Petitioner and Michael reside within respondent"s district. Petitioner initially made a timely request for Michael"s transportation to the Kent School, a nonpublic school, for the 2001-2002 school year. Although respondent determined that petitioner lived more than 15 miles from the nonpublic school, respondent approved Michael"s transportation from a central pickup point because an eligible student had also requested transportation to the Kent School. Petitioner withdrew her transportation request in August 2001, after her son decided to attend a different school. However, petitioner renewed her request on January 2, 2002, after her son transferred to the Kent School mid-year. By then, the district had discontinued the route to the Kent School because the student who had been eligible for transportation at the beginning of the school year had become a resident at the school. Respondent"s superintendent notified petitioner by letter dated January 17, 2002, that her son would be provided transportation from the district"s centralized pick-up point as soon as the district was able to secure a driver to resume the route. The letter also advised petitioner that for the 2002-2003 school year, the bus to the Kent School would only be provided if another student who lived within 15 miles of the Kent School requested transportation.
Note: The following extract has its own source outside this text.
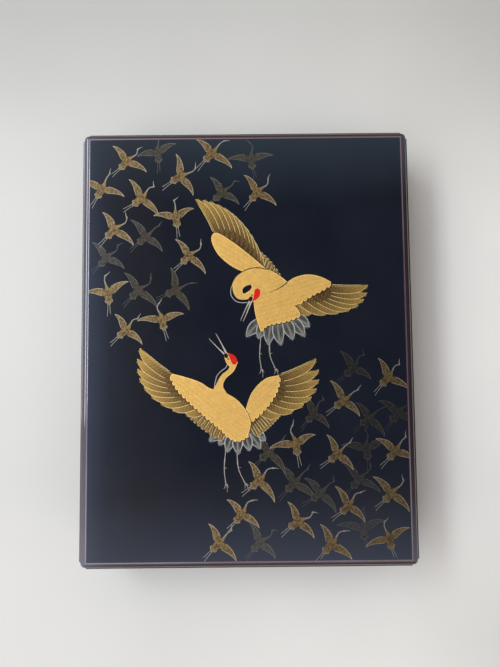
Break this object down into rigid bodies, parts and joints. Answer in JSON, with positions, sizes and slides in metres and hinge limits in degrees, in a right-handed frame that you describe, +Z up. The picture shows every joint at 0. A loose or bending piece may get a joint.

By letter dated February 11, 2002, petitioner challenged the determination that the Kent School was more than 15 miles from her home. Petitioner contended that the school is within 15 miles from her home if the distance is measured using the "first driveway" to the school, rather than the "back driveway" utilized by the district. By letter dated March 6, 2002, the superintendent denied petitioner"s request to re-measure the distance using the driveway suggested by petitioner.
On March 21, 2002, petitioner submitted a request for Michael"s transportation to the Kent School for the 2002-2003 school year. Petitioner also informed the superintendent that she wished to appeal the superintendent"s March 6, 2002 determination. By letter dated April 24, 2002, the superintendent informed petitioner that respondent had denied her request to change the method used to calculate the distance between petitioner"s home and the Kent School. In addition, on May 13, 2002, respondent determined that it would not provide transportation to the Kent School for the 2002-2003 school year because no student living within 15 miles of the school had requested transportation. Petitioner was apparently notified of respondent"s decision by telephone on May 14, 2002. Petitioner commenced this appeal on June 12, 2002.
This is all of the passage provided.